The San Gabriel Wine Company itself owned 1,500 acres; 200 of these were planted to vines in 1883, a further 400 in 1884—or that, at least, was what one prospectus stated. A further 400 were planned for 1885.[68] As for the winery itself, that was planned on an unprecedented scale. The buildings, costing $125,000, were to provide a winery meant to be, quite simply, "the largest in the world." The fermenting capacity was a million gallons, the storage, a million and a quarter.[69] Some of the stockholders expressed doubts about beginning on so grand a scale, but Shorb was confident and swept aside such timid hesitations. The winery, brick-built and steam-powered, duly arose in the new town of Alhambra according to the original plan.

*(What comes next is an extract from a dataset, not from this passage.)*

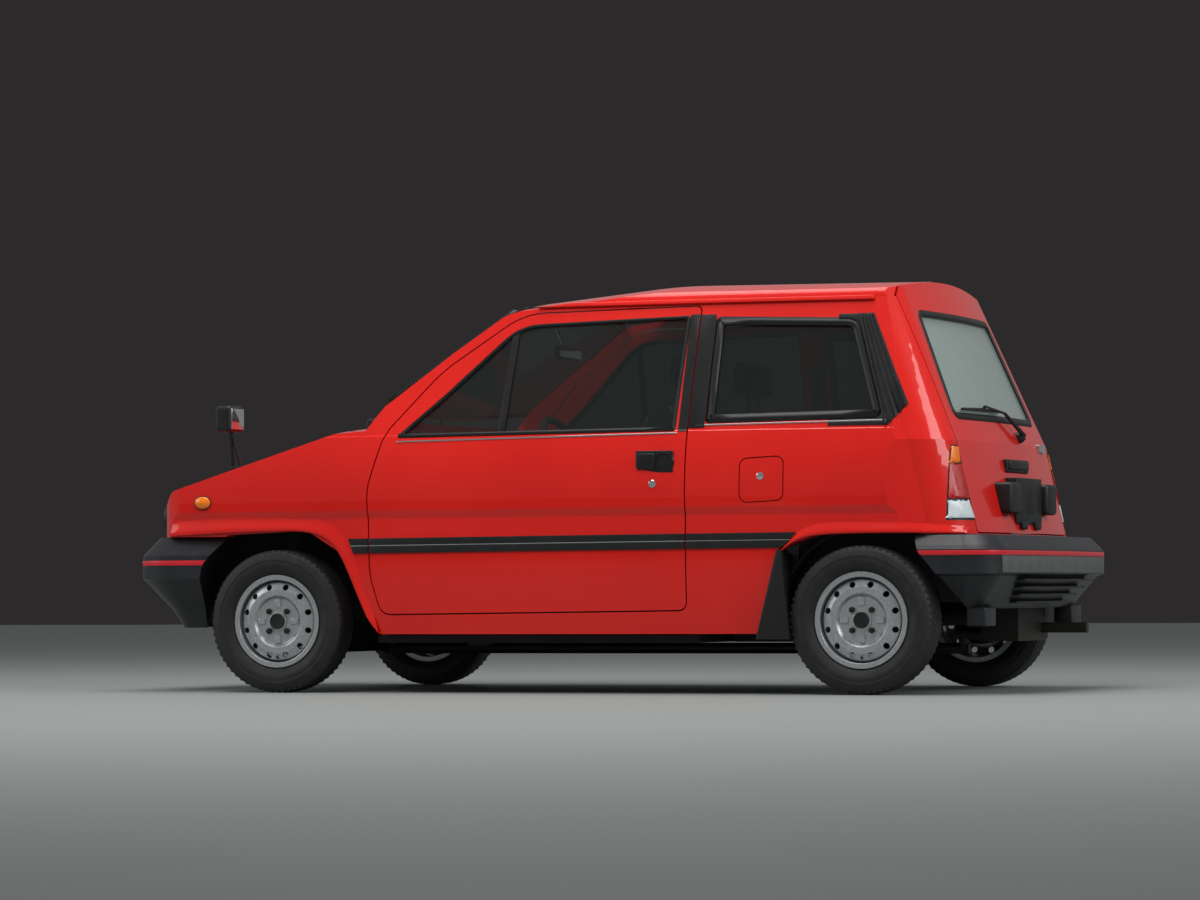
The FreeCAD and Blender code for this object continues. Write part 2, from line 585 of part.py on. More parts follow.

The San Gabriel Wine Company did not need to wait for the growth of its own vineyards before it began to make wine: grapes were available from the many vineyards already established all the way from Los Angeles to the foothills above San Bernardino, many miles to the east. The company was able, thus, to crush some 2,000 tons of grapes in the vintage of 1882 and a larger quantity the next year; the plan was to hold back sales until 1885, when the wine would be ready for market.[70] Shipments began as early as 1884, however, by which time the company had chosen agents for its wine in New York. Problems began at once. It was all very well to grow grapes and make wine in the rural simplicity of Los Angeles County, but once the wine left the hands of the producer no one could tell what might happen. After a visit late in 1884 to their New York agents, Evan Coleman, one of the San Francisco investors, wrote to Shorb that "the more I see of the wine business the less I like it; it seems impossible to do an honest, straightforward business and compete with others, all of whom are lying, adulterating, etc., etc." The agents, in turn, were dissatisfied with what was sent to them: "They have many complaints about the Co.'s wines," Coleman reported, "and doubt that Watkins, the wine-maker, is competent."[71]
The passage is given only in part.